Hybridization and species differentiation

In the Russian far east only two larch species, L. gmelinii and L. olgensis, can be easily identified. Both of them have characteristic morphological traits and occupy well-defined areas. Outside these areas, morphologically variable populations occur, in which features of L. gmelinii, L. olgensis and even L. kaempferi can be found. Characteristic features of mature cones (flat, marginally jagged and nonpubescent cone scales) of some far-eastern larch species (L. cajanderi, L. ochotensis, L. amurensis and L. kamtschatica) are close to those of L. gmelinii, but other traits (large cones, numerous and sometimes convex or marginally recurved cone scales) resemble more closely those found in either L. olgensis or L. kaempferi. Therefore a hypothesis of introgressive hybridization of larches in the far east is quite plausible (Dylis, 1961; Bobrov, 1972). The introgression zone between L. gmelinii and L. sibirica probably dates from the Holocene or late Pleistocene, at least to the north of Lake Baikal. This is supported by the narrowness of this zone and the co-occurrence in this region of the marginal areas of many plant species, e.g. Chosenia arbutifolia (Pall.) A. Skvorts., Pinus pumila R.G.L., Betula middendorfii Trautv. et Mey, B. exilis Sukacz, Populus suaveolens Fish.; Sokolov et al. (1977). In contrast, the introgressive zone between L. gmelinii and L. olgensis is wide, and possibly originated in the early Pleistocene when L. gmelinii first occurred (Bobrov, 1972).

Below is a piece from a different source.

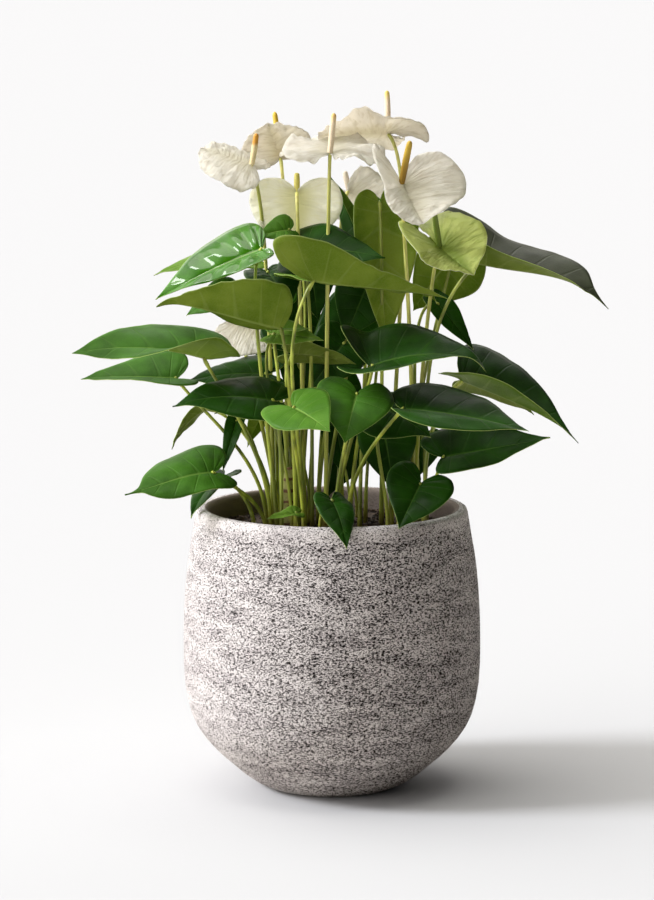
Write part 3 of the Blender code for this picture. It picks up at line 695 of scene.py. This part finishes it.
def hanging_leaf(number, base, tip, width, foot, face=(0.0, -0.95, 0.2), fold=12, radius=1.6):
    """A small leaf that hangs from the top of an upright stalk."""
    inner_leaf(number, base, tip, face, width, foot, arch=(3, 3), fold=fold, knee=(0.3, -0.9),
               radius=radius)


inner_leaf(31, (-54, 37, 470), (8, 47, 452), (0.0, -0.85, 0.5), (30, 34), (-30, 25), fold=8)
inner_leaf(32, (30, 28, 476), (-24, 22, 430), (0.1, -0.9, 0.4), 34, (18, 8))
inner_leaf(33, (34, 24, 502), (12, 16, 450), (0.2, -0.9, 0.35), 30, (28, -4), fold=16)
inner_leaf(34, (12, 8, 448), (-22, 4, 402), (0.1, -0.9, 0.4), 30, (-8, -6), fold=10)
inner_leaf(35, (106, 24, 486), (142, 14, 440), (0.2, -0.85, 0.45), 14, (88, 22), fold=24)
inner_leaf(36, (-96, 23, 368), (-110, 3, 318), (-0.2, -0.9, 0.3), 10, (-62, 3), arch=(3, 3), fold=30,
           radius=1.5)
inner_leaf(37, (-70, 46, 372), (-86, 40, 338), (-0.2, 0.8, 0.4), 11, (-50, 34), arch=(3, 3), fold=30,
           tone="fresh", radius=1.5)
inner_leaf(38, (-52, 59, 378), (-64, 53, 336), (-0.1, -0.9, 0.3), (20, 16), (-44, 53), arch=(3, 3), fold=20,
           radius=1.6)
inner_leaf(39, (-70, 7, 386), (-118, -3, 378), (0.0, -0.5, 0.85), (26, 24), (-46, -5), arch=(8, 6), fold=10)
inner_leaf(40, (-104, 60, 492), (-148, 60, 470), (-0.1, -0.7, 0.65), (18, 22), (-56, 30), arch=(5, 4),
           fold=14, tone="mid", radius=1.7)
inner_leaf(41, (-58, -40, 462), (-8, -52, 457), (0.0, -0.7, 0.7), (18, 14), (-40, -18), arch=(4, 3),
           fold=14, tone="fresh", radius=1.7)
inner_leaf(42, (-42, -3, 562), (-74, -15, 556), (0.0, -0.8, 0.6), (14, 18), (-34, -5), arch=(4, 3), fold=14,
           tone="spring", radius=1.7)
inner_leaf(43, (46, 40, 570), (38, 26, 600), (-0.3, -0.9, 0.2), 24, (34, 26), arch=(6, 4), fold=20,
           tone="fresh", knee=(-0.2, 1.0), radius=1.8)
hanging_leaf(44, (4, 30, 362), (14, 24, 306), 17, (20, 14), face=(0.1, -0.95, 0.2), fold=14)
inner_leaf(45, (-50, 48, 500), (-96, 38, 488), (0.0, -0.7, 0.7), (24, 26), (-40, 40), arch=(6, 4), fold=10,
           tone="mid")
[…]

Larix olgensis appears to be genetically more similar to eastern populations of L. sibirica (D=0.020) than to L. gmelinii (D=0.028), suggesting that the L. olgensisL. sibirica divergence took place more recently than that of L. olgensis and L. gmelinii, although the difference is not very large. However, taking into consideration the similarity of L. olgensis and L. sibirica for the main taxonomic morphological traits (Bobrov, 1972), this inference may be regarded as quite plausible. The oldest larch fossil records are from the early Pleistocene in north-eastern Siberia (Dylis, 1961). It is generally supposed that after the emergence of L. gmelinii, it expanded to the south and south-west and forced out both L. sibirica and L. olgensis, as they were less adapted to the new, more continental, climatic conditions of the Pleistocene (Dylis, 1961). As a result, the common L. sibirica – L. olgensis range was disrupted. The genetic closeness of these two species might therefore be a consequence of the relative short period of time that elapsed since this event, although additional investigations are needed to clarify this.

The larger genetic differences between L. kamtschatica and L. kaempferi (Table 4) compared to those between L. kamtschatica and L. cajanderi, L. ochotensis and L. amurensis suggest that L. kamtschatica originated from continental populations rather than from L. kaempferi. A clearer picture emerges from this allozyme study than from the cpDNA study carried out by Qian et al. (1995). These authors suggest that it might be a consequence of the importance of hybridization, cpDNA, which is paternally inherited in larch, crossing barrier species more readily than nuclear DNA. Whether this is actually the case remains to be shown.